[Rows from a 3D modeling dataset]
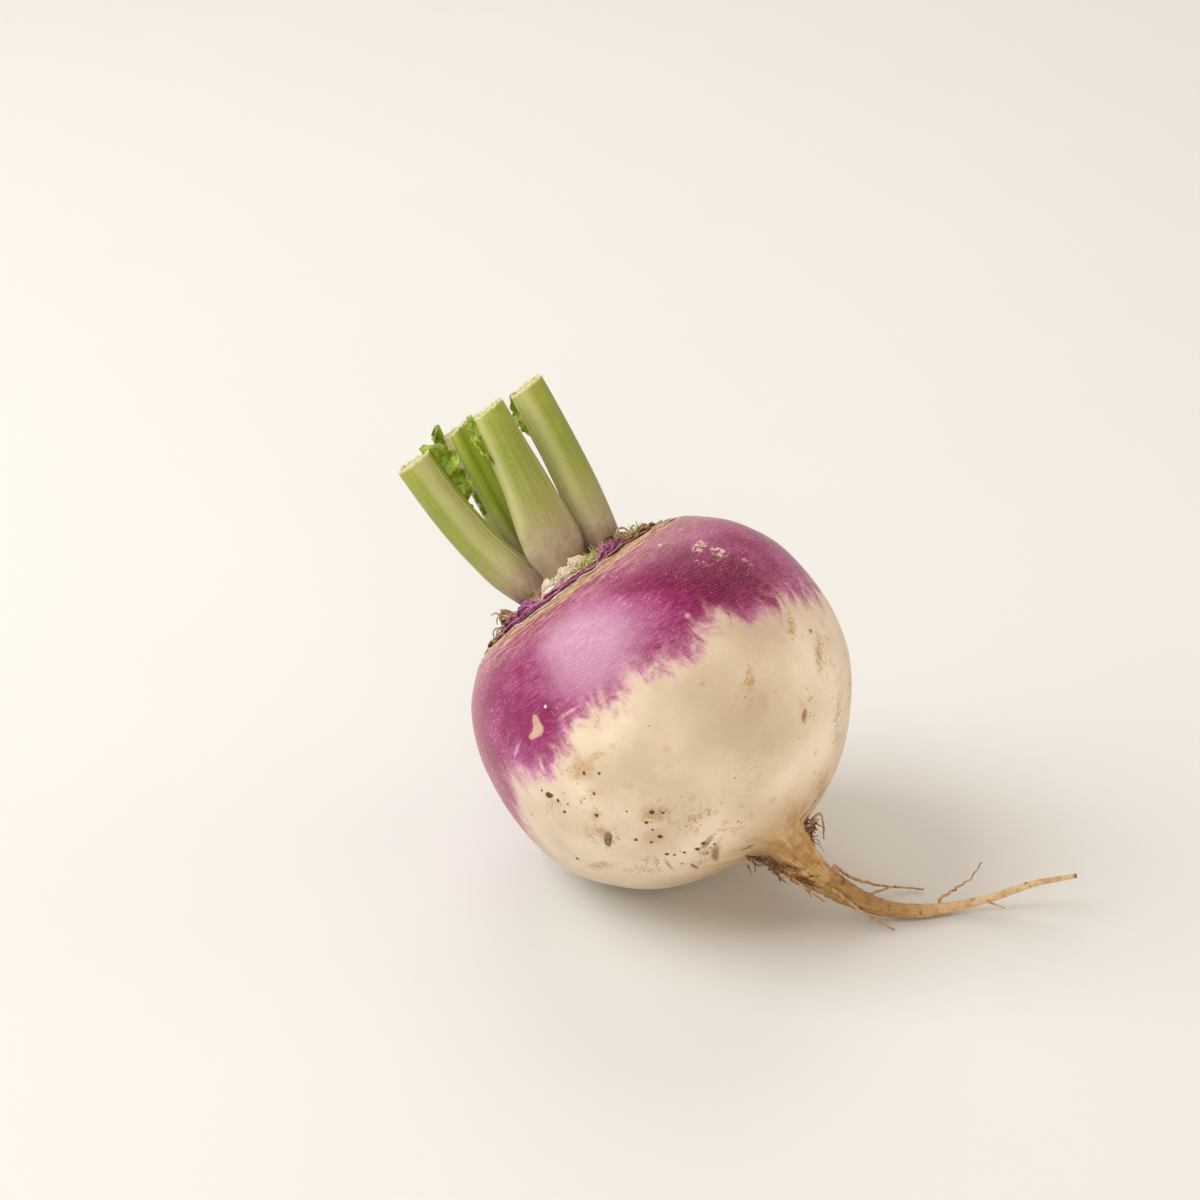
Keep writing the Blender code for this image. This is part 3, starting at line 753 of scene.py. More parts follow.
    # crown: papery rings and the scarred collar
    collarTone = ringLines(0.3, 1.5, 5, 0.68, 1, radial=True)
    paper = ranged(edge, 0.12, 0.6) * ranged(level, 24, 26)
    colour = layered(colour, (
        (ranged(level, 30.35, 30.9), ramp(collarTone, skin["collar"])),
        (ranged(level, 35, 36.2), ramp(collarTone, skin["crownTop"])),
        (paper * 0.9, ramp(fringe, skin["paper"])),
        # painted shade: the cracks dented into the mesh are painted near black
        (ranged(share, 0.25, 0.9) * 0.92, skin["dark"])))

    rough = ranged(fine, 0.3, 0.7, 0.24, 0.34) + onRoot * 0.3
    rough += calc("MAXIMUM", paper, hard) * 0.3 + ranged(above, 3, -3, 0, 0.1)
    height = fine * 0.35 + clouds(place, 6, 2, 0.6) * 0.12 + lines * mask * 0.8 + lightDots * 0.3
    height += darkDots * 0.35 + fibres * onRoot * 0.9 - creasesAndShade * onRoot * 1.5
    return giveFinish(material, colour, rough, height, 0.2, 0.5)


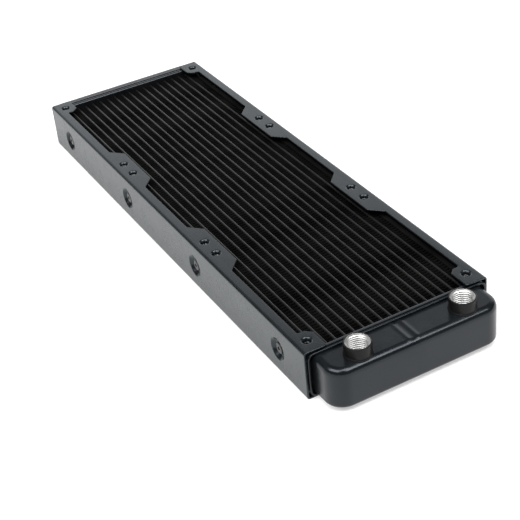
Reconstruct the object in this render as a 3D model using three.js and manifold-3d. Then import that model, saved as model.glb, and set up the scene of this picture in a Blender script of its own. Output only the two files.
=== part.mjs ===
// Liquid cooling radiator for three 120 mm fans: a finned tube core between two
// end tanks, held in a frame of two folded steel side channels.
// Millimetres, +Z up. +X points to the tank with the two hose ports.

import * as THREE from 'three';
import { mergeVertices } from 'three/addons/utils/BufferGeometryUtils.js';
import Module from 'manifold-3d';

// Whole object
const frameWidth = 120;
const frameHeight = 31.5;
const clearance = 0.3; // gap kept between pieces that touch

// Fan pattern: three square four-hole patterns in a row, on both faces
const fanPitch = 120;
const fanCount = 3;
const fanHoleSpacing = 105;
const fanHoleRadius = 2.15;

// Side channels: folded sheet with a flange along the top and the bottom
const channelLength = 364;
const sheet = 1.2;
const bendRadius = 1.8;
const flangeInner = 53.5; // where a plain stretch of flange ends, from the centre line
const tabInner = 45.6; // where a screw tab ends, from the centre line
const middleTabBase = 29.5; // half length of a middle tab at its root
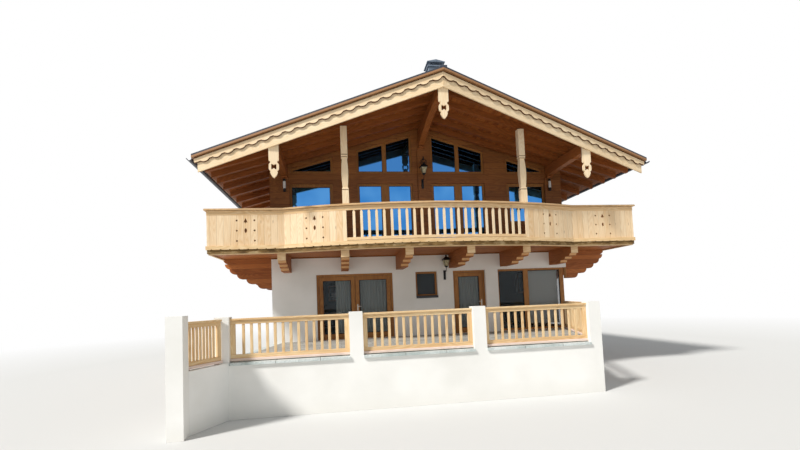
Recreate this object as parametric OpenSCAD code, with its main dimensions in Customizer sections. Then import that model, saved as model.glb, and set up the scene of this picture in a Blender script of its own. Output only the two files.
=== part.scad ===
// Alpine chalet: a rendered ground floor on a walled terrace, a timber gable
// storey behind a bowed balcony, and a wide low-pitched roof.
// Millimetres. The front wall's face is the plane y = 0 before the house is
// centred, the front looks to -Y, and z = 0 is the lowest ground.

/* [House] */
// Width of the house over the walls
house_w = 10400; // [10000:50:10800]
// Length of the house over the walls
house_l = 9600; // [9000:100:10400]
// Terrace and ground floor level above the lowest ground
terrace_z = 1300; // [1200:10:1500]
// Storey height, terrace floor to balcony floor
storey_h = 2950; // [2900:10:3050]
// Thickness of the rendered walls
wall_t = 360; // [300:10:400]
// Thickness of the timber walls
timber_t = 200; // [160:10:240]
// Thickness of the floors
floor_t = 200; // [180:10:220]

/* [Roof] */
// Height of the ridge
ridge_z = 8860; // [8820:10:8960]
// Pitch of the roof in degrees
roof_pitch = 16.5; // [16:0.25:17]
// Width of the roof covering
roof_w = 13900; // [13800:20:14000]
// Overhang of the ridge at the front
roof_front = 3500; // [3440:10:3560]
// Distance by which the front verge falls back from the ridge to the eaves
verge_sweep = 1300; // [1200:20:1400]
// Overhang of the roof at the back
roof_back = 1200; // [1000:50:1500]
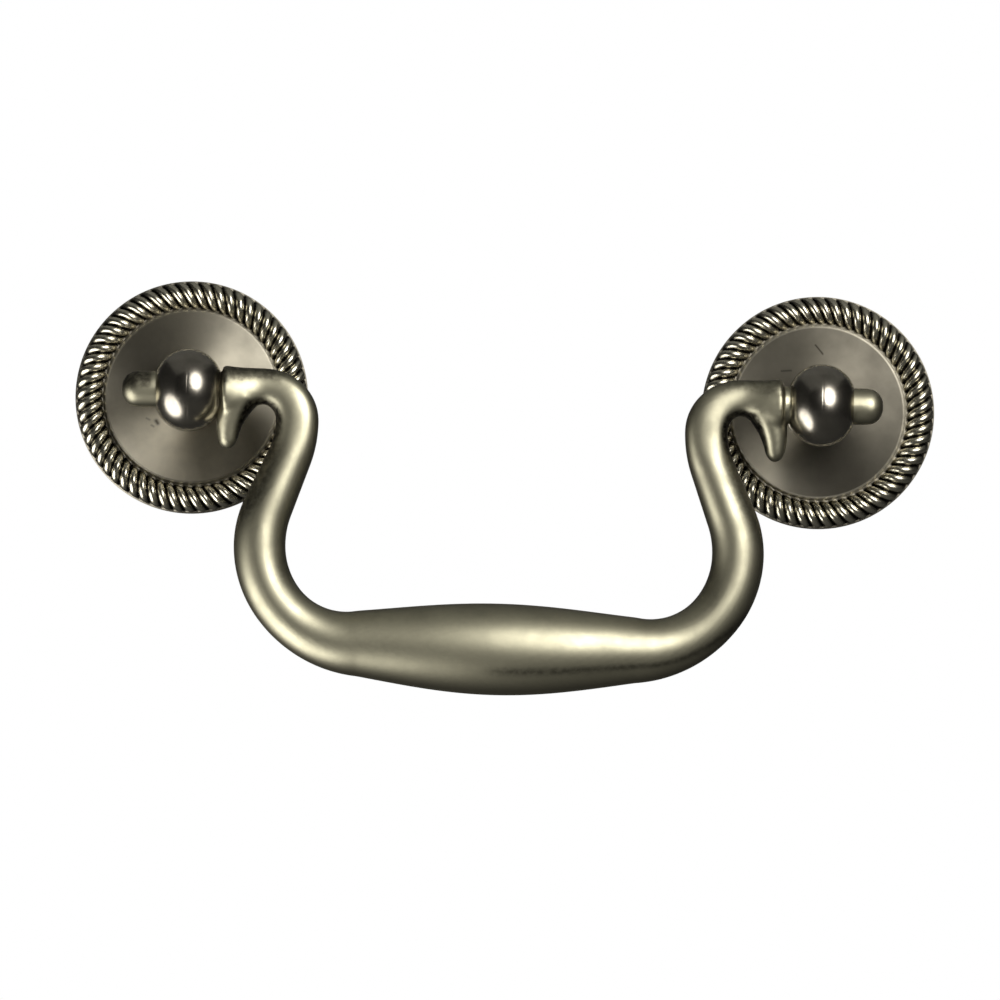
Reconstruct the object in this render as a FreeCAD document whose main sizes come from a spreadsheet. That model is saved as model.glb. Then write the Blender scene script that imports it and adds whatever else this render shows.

YOUR TASK: Your task is to repeat the data exactly; please include every line.

EXERCISE RESULT:
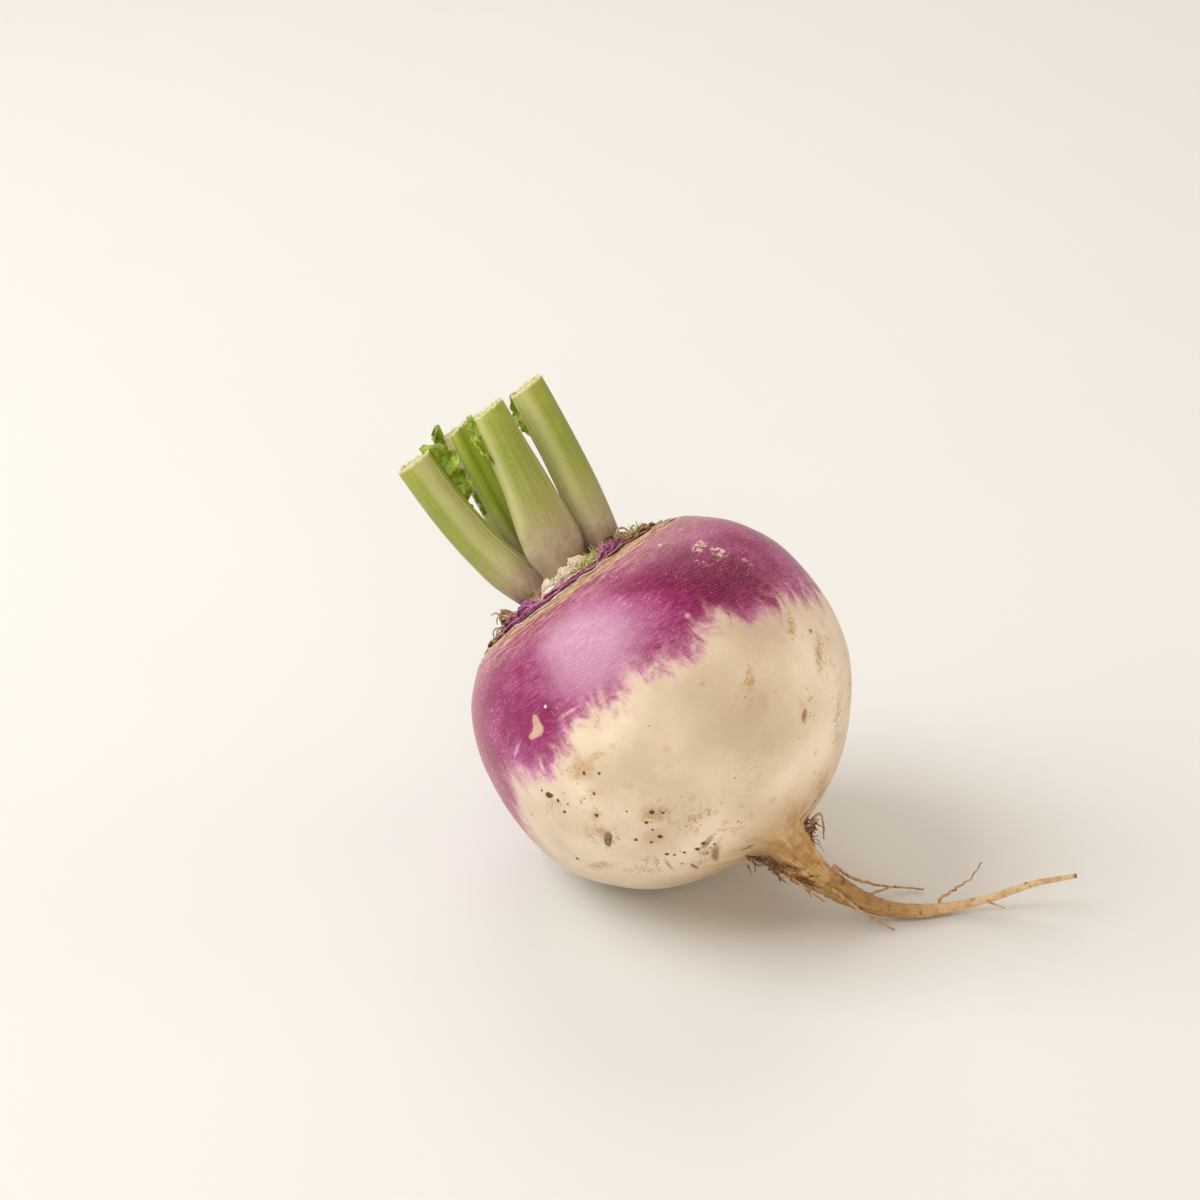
Keep writing the Blender code for this image. This is part 3, starting at line 753 of scene.py. More parts follow.
    # crown: papery rings and the scarred collar
    collarTone = ringLines(0.3, 1.5, 5, 0.68, 1, radial=True)
    paper = ranged(edge, 0.12, 0.6) * ranged(level, 24, 26)
    colour = layered(colour, (
        (ranged(level, 30.35, 30.9), ramp(collarTone, skin["collar"])),
        (ranged(level, 35, 36.2), ramp(collarTone, skin["crownTop"])),
        (paper * 0.9, ramp(fringe, skin["paper"])),
        # painted shade: the cracks dented into the mesh are painted near black
        (ranged(share, 0.25, 0.9) * 0.92, skin["dark"])))

    rough = ranged(fine, 0.3, 0.7, 0.24, 0.34) + onRoot * 0.3
    rough += calc("MAXIMUM", paper, hard) * 0.3 + ranged(above, 3, -3, 0, 0.1)
    height = fine * 0.35 + clouds(place, 6, 2, 0.6) * 0.12 + lines * mask * 0.8 + lightDots * 0.3
    height += darkDots * 0.35 + fibres * onRoot * 0.9 - creasesAndShade * onRoot * 1.5
    return giveFinish(material, colour, rough, height, 0.2, 0.5)


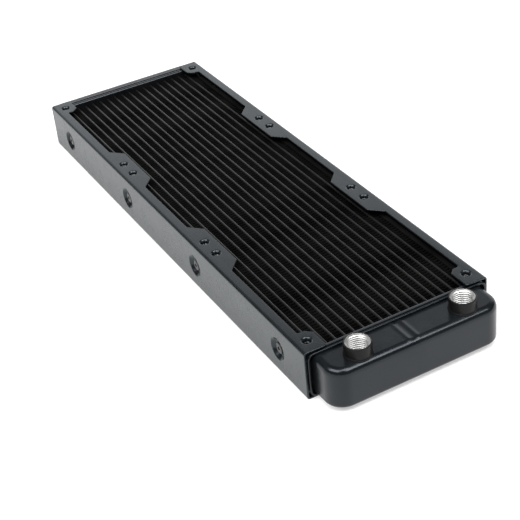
Reconstruct the object in this render as a 3D model using three.js and manifold-3d. Then import that model, saved as model.glb, and set up the scene of this picture in a Blender script of its own. Output only the two files.
=== part.mjs ===
// Liquid cooling radiator for three 120 mm fans: a finned tube core between two
// end tanks, held in a frame of two folded steel side channels.
// Millimetres, +Z up. +X points to the tank with the two hose ports.

import * as THREE from 'three';
import { mergeVertices } from 'three/addons/utils/BufferGeometryUtils.js';
import Module from 'manifold-3d';

// Whole object
const frameWidth = 120;
const frameHeight = 31.5;
const clearance = 0.3; // gap kept between pieces that touch

// Fan pattern: three square four-hole patterns in a row, on both faces
const fanPitch = 120;
const fanCount = 3;
const fanHoleSpacing = 105;
const fanHoleRadius = 2.15;

// Side channels: folded sheet with a flange along the top and the bottom
const channelLength = 364;
const sheet = 1.2;
const bendRadius = 1.8;
const flangeInner = 53.5; // where a plain stretch of flange ends, from the centre line
const tabInner = 45.6; // where a screw tab ends, from the centre line
const middleTabBase = 29.5; // half length of a middle tab at its root
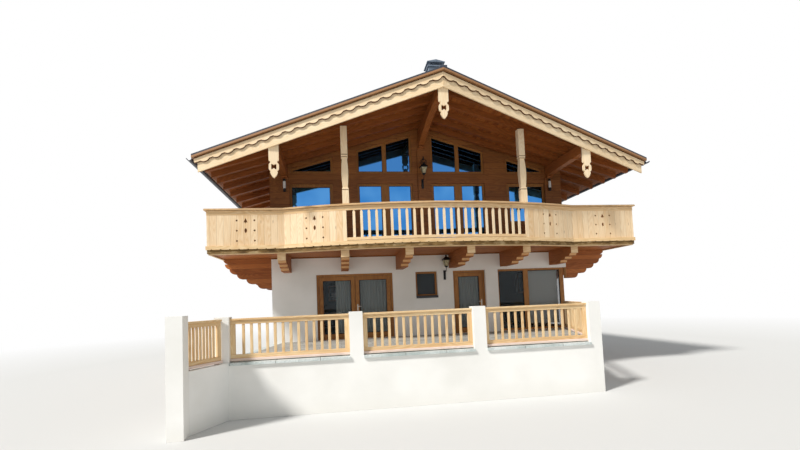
Recreate this object as parametric OpenSCAD code, with its main dimensions in Customizer sections. Then import that model, saved as model.glb, and set up the scene of this picture in a Blender script of its own. Output only the two files.
=== part.scad ===
// Alpine chalet: a rendered ground floor on a walled terrace, a timber gable
// storey behind a bowed balcony, and a wide low-pitched roof.
// Millimetres. The front wall's face is the plane y = 0 before the house is
// centred, the front looks to -Y, and z = 0 is the lowest ground.

/* [House] */
// Width of the house over the walls
house_w = 10400; // [10000:50:10800]
// Length of the house over the walls
house_l = 9600; // [9000:100:10400]
// Terrace and ground floor level above the lowest ground
terrace_z = 1300; // [1200:10:1500]
// Storey height, terrace floor to balcony floor
storey_h = 2950; // [2900:10:3050]
// Thickness of the rendered walls
wall_t = 360; // [300:10:400]
// Thickness of the timber walls
timber_t = 200; // [160:10:240]
// Thickness of the floors
floor_t = 200; // [180:10:220]

/* [Roof] */
// Height of the ridge
ridge_z = 8860; // [8820:10:8960]
// Pitch of the roof in degrees
roof_pitch = 16.5; // [16:0.25:17]
// Width of the roof covering
roof_w = 13900; // [13800:20:14000]
// Overhang of the ridge at the front
roof_front = 3500; // [3440:10:3560]
// Distance by which the front verge falls back from the ridge to the eaves
verge_sweep = 1300; // [1200:20:1400]
// Overhang of the roof at the back
roof_back = 1200; // [1000:50:1500]
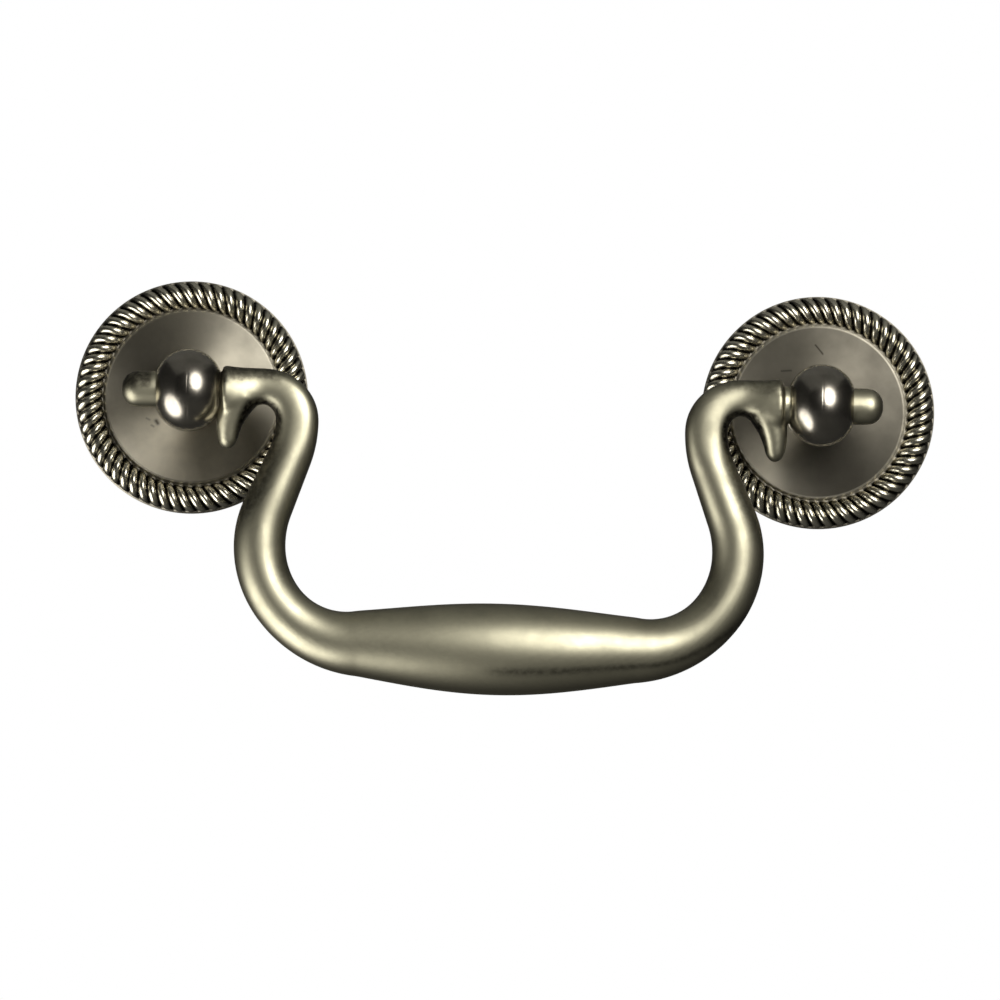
Reconstruct the object in this render as a FreeCAD document whose main sizes come from a spreadsheet. That model is saved as model.glb. Then write the Blender scene script that imports it and adds whatever else this render shows.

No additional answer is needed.